* _Information provided_:

********************

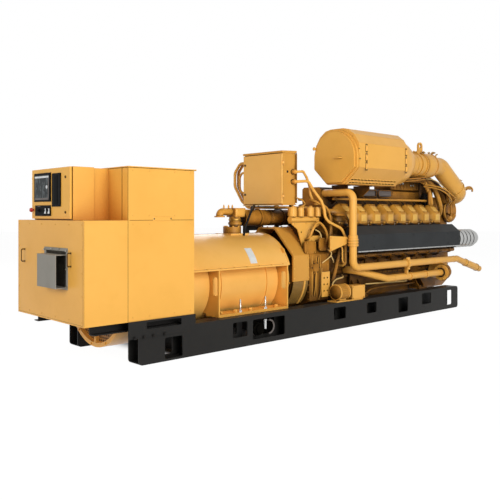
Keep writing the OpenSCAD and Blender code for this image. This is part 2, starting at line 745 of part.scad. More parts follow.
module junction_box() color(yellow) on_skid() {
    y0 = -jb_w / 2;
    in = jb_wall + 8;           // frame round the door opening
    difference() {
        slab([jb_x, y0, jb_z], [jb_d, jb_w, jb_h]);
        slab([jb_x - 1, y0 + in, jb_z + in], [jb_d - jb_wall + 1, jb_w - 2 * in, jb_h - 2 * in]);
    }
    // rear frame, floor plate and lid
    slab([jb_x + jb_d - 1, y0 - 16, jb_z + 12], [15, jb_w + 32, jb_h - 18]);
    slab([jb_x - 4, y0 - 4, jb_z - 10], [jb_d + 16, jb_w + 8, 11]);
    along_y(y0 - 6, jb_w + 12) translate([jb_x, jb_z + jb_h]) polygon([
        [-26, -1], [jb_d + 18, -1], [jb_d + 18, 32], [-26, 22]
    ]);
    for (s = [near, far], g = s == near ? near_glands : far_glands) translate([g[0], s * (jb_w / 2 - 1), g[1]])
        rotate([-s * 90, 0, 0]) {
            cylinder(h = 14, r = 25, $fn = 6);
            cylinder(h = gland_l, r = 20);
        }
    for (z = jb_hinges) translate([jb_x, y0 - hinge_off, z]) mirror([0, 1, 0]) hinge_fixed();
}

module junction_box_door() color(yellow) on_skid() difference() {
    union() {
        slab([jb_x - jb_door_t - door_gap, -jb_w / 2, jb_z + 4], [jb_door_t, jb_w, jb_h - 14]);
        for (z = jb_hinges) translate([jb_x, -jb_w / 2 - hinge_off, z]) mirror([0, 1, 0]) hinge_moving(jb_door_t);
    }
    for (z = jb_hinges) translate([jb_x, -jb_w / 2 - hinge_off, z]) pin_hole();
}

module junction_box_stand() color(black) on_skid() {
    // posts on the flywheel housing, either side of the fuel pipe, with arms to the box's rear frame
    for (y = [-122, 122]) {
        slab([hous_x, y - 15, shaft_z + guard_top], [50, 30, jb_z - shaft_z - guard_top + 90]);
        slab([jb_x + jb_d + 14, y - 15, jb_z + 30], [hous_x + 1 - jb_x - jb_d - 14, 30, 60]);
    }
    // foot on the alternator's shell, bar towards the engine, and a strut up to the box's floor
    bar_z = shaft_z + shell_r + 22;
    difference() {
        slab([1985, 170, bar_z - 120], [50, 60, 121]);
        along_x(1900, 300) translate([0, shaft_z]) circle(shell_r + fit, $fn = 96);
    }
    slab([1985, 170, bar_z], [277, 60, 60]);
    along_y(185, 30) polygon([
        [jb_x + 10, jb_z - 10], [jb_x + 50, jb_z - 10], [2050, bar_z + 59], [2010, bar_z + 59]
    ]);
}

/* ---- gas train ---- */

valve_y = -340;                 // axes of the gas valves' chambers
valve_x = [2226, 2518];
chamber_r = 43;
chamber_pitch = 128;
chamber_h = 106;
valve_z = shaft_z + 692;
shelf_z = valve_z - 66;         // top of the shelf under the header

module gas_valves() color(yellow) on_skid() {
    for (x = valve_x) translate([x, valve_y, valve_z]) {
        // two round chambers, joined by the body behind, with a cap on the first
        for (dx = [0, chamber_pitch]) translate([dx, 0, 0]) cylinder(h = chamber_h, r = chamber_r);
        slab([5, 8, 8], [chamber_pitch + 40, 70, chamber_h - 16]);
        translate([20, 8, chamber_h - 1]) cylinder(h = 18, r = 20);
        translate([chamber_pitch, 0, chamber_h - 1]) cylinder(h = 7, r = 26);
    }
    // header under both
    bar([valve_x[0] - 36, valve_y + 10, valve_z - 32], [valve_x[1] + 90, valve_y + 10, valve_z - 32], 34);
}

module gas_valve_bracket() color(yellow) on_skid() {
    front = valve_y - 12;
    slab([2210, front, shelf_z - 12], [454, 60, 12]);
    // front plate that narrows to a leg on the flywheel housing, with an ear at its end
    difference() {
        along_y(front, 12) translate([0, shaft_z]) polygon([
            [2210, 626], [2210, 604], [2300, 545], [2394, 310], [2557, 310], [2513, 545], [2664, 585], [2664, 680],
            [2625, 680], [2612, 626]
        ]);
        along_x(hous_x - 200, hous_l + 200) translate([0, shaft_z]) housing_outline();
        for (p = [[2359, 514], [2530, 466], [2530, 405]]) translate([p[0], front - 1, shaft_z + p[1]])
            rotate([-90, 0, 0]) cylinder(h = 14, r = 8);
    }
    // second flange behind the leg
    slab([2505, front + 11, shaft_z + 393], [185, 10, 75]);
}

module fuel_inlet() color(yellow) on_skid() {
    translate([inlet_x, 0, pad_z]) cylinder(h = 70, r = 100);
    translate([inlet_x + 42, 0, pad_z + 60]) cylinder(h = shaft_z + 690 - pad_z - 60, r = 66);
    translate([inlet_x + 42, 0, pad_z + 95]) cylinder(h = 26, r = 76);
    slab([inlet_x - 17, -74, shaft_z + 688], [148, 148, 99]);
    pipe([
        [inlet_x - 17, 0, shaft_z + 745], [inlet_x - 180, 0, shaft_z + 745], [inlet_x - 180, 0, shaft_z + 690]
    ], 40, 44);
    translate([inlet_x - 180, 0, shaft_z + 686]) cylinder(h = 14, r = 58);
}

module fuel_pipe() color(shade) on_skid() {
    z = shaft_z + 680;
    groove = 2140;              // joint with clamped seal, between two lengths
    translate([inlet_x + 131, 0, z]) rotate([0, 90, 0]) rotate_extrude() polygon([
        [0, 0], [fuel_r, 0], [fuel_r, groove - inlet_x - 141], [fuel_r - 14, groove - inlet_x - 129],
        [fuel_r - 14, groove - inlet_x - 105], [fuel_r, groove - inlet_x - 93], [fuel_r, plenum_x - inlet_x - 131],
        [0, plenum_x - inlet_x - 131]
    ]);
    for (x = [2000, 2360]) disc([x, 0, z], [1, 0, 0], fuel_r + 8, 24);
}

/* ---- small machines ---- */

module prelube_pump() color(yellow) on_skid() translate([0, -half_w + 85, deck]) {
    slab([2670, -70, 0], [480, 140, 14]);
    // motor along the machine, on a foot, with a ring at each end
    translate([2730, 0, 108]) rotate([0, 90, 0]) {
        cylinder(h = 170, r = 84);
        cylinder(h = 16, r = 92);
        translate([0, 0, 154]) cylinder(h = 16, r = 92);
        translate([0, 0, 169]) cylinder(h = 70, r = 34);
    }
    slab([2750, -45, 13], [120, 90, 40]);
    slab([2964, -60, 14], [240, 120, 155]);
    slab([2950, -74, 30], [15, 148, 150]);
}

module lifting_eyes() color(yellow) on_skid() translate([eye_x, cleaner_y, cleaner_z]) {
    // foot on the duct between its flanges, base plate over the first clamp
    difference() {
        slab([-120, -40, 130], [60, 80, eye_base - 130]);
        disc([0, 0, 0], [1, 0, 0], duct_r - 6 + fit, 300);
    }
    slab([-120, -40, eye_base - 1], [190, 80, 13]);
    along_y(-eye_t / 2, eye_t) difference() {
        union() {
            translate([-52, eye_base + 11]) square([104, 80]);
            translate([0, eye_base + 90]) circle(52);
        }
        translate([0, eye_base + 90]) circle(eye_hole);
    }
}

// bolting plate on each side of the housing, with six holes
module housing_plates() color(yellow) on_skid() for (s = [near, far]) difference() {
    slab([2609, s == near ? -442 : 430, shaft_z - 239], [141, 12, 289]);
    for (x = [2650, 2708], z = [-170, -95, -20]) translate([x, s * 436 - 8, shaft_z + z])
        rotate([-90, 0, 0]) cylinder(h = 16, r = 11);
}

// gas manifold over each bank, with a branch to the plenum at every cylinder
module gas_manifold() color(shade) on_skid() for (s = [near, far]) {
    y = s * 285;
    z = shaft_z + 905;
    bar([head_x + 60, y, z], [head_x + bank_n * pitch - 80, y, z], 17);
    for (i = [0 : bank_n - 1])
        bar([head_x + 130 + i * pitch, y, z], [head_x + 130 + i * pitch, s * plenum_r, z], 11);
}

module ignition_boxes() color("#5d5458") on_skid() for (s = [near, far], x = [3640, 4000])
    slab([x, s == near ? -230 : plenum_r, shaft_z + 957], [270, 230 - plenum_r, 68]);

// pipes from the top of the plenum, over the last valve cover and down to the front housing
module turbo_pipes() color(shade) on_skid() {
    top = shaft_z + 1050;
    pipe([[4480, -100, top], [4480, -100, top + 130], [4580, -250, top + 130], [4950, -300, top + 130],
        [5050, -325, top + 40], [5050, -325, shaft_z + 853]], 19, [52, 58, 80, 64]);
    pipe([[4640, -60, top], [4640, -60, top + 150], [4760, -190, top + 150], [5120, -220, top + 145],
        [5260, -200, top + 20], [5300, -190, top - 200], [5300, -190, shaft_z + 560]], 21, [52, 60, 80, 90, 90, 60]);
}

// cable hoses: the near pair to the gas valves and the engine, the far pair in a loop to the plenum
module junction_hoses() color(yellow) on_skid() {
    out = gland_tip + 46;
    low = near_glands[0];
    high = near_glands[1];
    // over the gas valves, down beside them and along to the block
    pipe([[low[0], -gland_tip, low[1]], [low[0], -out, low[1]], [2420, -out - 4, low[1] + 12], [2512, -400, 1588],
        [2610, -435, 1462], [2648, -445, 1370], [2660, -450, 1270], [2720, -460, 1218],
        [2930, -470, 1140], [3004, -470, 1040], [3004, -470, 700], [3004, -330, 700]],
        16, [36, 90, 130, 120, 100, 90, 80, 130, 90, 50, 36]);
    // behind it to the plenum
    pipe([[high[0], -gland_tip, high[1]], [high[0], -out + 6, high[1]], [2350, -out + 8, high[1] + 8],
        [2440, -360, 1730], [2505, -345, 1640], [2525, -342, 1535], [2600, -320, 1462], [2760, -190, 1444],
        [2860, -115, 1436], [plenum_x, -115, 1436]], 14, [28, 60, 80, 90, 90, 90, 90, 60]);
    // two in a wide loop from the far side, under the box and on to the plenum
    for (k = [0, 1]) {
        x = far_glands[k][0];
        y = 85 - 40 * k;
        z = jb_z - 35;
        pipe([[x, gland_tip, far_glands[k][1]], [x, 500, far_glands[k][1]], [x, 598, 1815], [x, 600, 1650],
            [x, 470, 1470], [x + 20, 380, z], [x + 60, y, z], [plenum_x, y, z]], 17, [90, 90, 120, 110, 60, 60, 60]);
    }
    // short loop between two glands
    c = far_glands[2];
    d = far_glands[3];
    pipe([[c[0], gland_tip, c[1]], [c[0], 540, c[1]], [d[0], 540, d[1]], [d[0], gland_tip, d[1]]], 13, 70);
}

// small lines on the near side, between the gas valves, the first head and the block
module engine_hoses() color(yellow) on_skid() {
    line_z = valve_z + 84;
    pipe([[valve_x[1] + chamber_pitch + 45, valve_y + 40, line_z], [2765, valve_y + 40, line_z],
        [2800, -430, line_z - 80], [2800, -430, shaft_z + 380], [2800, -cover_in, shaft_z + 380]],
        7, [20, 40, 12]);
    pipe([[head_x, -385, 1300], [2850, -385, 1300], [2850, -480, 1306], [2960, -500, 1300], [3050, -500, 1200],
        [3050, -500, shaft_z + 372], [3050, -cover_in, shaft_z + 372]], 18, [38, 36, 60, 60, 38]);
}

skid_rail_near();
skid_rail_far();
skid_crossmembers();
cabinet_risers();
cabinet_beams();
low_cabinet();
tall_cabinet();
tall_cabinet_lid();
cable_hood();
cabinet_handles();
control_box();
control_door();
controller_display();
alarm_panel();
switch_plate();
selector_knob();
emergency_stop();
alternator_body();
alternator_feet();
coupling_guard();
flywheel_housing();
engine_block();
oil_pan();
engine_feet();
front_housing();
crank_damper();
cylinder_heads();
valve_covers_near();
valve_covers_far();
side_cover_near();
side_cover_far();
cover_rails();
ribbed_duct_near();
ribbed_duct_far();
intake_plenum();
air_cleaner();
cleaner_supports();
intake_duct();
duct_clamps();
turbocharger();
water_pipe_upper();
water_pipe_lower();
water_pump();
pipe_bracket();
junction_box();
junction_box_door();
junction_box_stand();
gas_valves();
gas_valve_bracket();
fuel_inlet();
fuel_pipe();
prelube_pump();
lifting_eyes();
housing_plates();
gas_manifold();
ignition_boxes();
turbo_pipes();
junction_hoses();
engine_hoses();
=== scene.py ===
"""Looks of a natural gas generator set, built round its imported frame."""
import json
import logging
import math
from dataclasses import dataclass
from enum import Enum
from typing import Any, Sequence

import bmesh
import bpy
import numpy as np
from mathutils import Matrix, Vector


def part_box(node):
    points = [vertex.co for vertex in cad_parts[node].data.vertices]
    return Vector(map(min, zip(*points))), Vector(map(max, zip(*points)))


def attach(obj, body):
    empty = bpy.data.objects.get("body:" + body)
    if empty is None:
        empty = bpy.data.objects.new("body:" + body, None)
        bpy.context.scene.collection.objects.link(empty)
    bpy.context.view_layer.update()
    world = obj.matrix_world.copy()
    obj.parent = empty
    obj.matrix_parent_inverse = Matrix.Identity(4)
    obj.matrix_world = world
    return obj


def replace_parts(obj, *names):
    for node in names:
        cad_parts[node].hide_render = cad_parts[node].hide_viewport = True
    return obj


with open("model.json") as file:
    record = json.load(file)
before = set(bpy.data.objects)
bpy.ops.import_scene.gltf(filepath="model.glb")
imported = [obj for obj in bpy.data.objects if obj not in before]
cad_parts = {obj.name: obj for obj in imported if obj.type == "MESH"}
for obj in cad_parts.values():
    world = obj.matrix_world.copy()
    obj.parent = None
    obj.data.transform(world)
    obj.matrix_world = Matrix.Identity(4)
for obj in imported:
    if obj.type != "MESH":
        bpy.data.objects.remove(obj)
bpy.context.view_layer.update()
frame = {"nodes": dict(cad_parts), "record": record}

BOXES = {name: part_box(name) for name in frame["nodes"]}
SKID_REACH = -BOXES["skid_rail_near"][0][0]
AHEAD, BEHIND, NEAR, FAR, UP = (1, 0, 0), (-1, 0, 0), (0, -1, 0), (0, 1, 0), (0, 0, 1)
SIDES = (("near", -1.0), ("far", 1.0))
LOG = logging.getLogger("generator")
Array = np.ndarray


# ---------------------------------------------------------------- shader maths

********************

* _Exercise_:
Copy exactly the lines of the listing above, beginning at the line with "bpy.data.objects.remove(obj)" and ending at its final line; write out nothing else.

* _Solved problem_:
        bpy.data.objects.remove(obj)
bpy.context.view_layer.update()
frame = {"nodes": dict(cad_parts), "record": record}

BOXES = {name: part_box(name) for name in frame["nodes"]}
SKID_REACH = -BOXES["skid_rail_near"][0][0]
AHEAD, BEHIND, NEAR, FAR, UP = (1, 0, 0), (-1, 0, 0), (0, -1, 0), (0, 1, 0), (0, 0, 1)
SIDES = (("near", -1.0), ("far", 1.0))
LOG = logging.getLogger("generator")
Array = np.ndarray


# ---------------------------------------------------------------- shader maths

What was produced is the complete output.